FÜNFTE STATION
Simon von Zyrene trägt das Kreuz Jesu

Adoramus te, Christe, et benedicimus tibi.
Quia per sanctam crucem tuam redemisti mundum.

"Einen Mann, der gerade vom Feld kam, Simon von Zyrene, den Vater des Alexander und des Rufus, zwangen sie, sein Kreuz zu tragen" (Mk 15,21).

Sie zwangen Simon (vgl. Mk 5,21).
Die römischen Soldaten handelten so, weil sie fürchteten, der erschöpfte Verurteilte würde es nicht schaffen, das Kreuz bis nach Golgota zu tragen. Dann hätten sie das Todesurteil der Kreuzigung nicht an ihm vollstrecken können.
Daher suchten sie einen Mann, der ihm helfen sollte, das Kreuz zu tragen.
Ihr Blick fiel auf Simon. Da brauchte es kein langes Überlegen: Sie zwangen Simon, sich jene Last aufzubürden. Man kann sich vorstellen, daß der Mann nicht wollte und sich wehrte. Mit einem Verurteilten zusammen das Kreuz zu tragen, konnte als Verletzung der Würde eines freien Menschen gedeutet werden.
Wenn auch widerstrebend, so nahm Simon doch das Kreuz, um Jesus zu helfen.

 
 
 
In einem Passionslied heißt es: "Unter der Last des Kreuzes nimmt Jesus den Mann aus Zyrene auf". Worte, die eine völlige Umkehr der Sichtweise ahnen lassen: Der verurteilte Gottessohn erscheint als einer, der gewissermaßen das Kreuz "zum Geschenk macht".
War es etwa nicht er, der gesagt hat: "Wer nicht sein Kreuz auf sich nimmt und mir nachfolgt, ist meiner nicht würdig" (Mt 10,38)?

Simon empfängt ein Geschenk.
Er ist dessen "würdig" geworden.
Was in den Augen der Menge seine Würde verletzen mochte, hat ihm dagegen im Ausblick auf die Erlösung eine neue Würde verliehen.

Der Sohn Gottes hat ihn auf einzigartige Weise zum Teilhaber an seinem Heilswerk gemacht.

Ist sich Simon dessen bewußt?
Der Evangelist Markus bezeichnet Simon von Zyrene als "Vater des Alexander und des Rufus" (15,21).
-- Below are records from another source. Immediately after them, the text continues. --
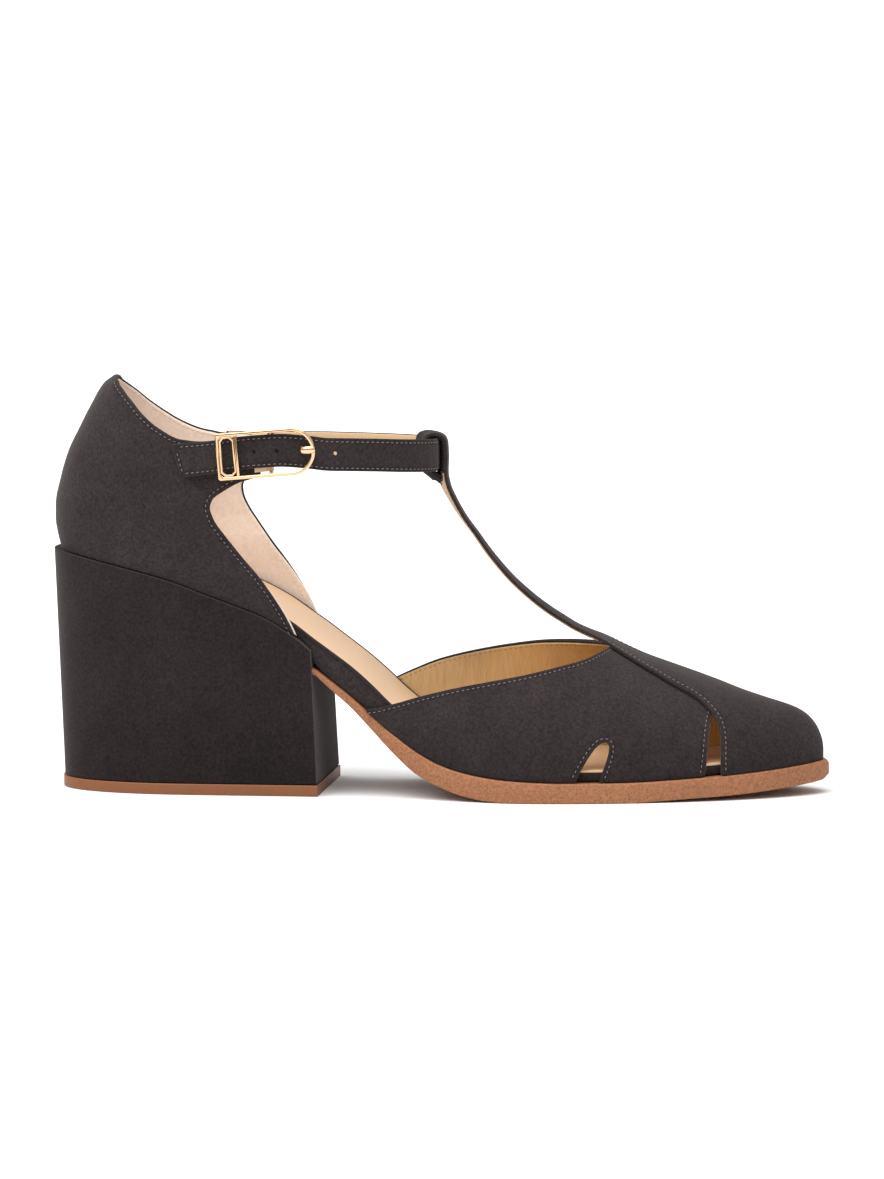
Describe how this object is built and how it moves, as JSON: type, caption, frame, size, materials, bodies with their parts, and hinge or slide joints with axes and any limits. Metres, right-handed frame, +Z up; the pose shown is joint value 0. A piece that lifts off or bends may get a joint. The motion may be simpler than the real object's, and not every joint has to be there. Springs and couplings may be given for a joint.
{
  "type": "t strap shoe",
  "caption": "Block-heeled t strap pump for the right foot, with a closed pointed toe, open sides, a closed heel counter and a buckled ankle strap through the t strap's loop.",
  "frame": {"origin": "centre of the shoe's box in plan, on the floor plane that heel and forefoot rest on", "axes": "+X along the foot towards the toe, +Y towards the medial side (the wearer's other foot), +Z up"},
  "size_m": [0.2444, 0.0774, 0.13],
  "materials": {
    "dark_suede": "napped suede, matte",
    "sole_leather": "grainy cut leather edge, semi-matte",
    "sock_leather": "smooth lining leather",
    "polished_gold": "polished rose gold plate"
  },
  "bodies": {
    "root": {"outsole": "sole_leather", "heel_top_piece": "sole_leather", "heel_block": "dark_suede", "insole_rand": "dark_suede", "sock_lining": "sock_leather", "vamp": "dark_suede", "toe_panel_t_strap": "dark_suede", "heel_counter": "dark_suede", "ankle_strap": "dark_suede", "buckle_frame": "polished_gold", "buckle_prong": "polished_gold"}
  },
  "joints": []
}
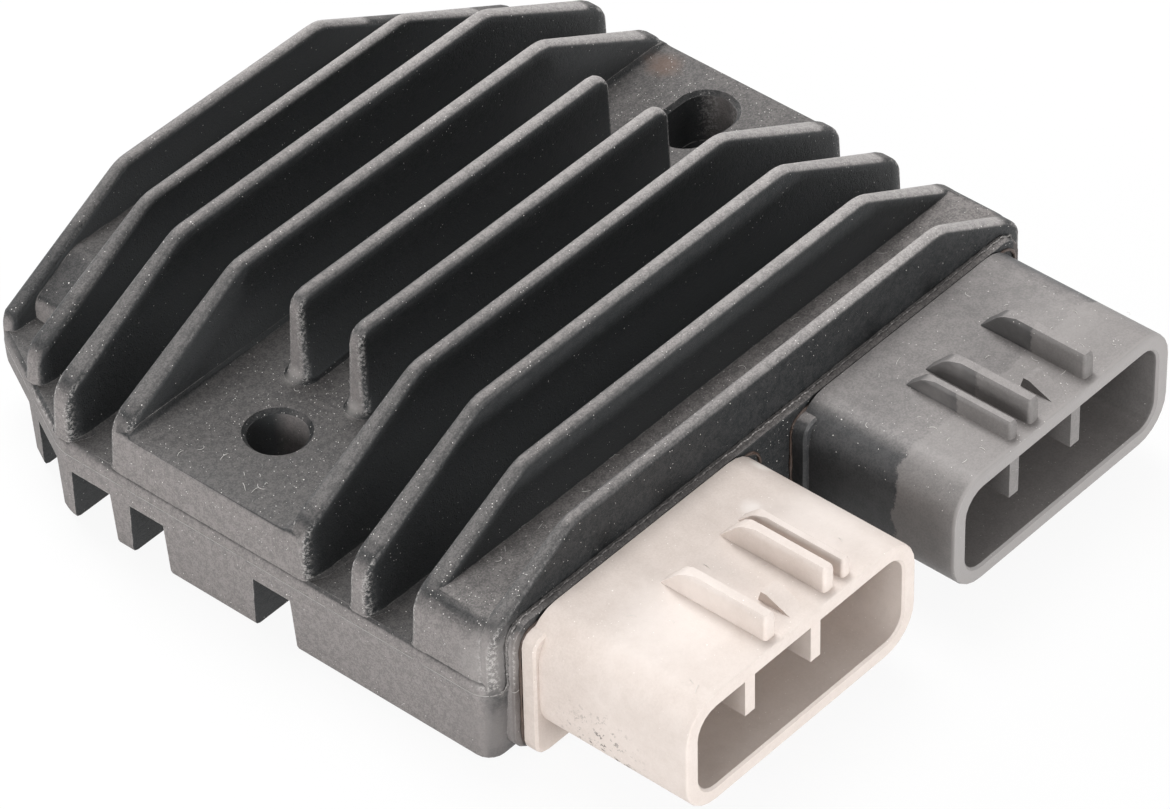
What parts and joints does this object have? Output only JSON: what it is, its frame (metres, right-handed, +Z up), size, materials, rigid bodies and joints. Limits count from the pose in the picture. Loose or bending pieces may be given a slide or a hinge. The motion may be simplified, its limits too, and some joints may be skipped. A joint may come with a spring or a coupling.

Wenn die Söhne des Simon von Zyrene in der christlichen Urgemeinde bekannt waren, kann man wohl annehmen, daß auch Simon selbst, als er das Kreuz trug, zum Glauben an Christus fand. Freiwillig ist er vom Zwang zur Verfügbarkeit gelangt, innerlich gleichsam eingeholt von den Worten: "Wer nicht sein Kreuz mit mir trägt, ist meiner nicht würdig".

Als er das Kreuz trug,
wurde er in die Erkenntnis des Evangeliums vom Kreuz eingeführt.

Seither spricht dieses Evangelium zu so vielen, ja unzähligen "Zyrenern", die im Laufe der Geschichte gerufen waren, mit Jesus das Kreuz zu tragen.

 

Christus, du hast dem Simon von Zyrene
die Würde zuteil werden lassen, dein Kreuz zu tragen.
Nimm unter seiner Last auch uns auf,
nimm alle Menschen auf
und schenke jedem die Gnade der Verfügbarkeit.
Laß uns nicht den Blick von denen abwenden,
die niedergedrückt werden vom Kreuz der Krankheit,
der Einsamkeit, des Hungers und der Ungerechtigkeit.
Laß uns einander die Lasten tragen
und so zu Zeugen des Evangeliums vom Kreuz werden,
Zeugen für dich, der du lebst und herrschest in Ewigkeit. Amen.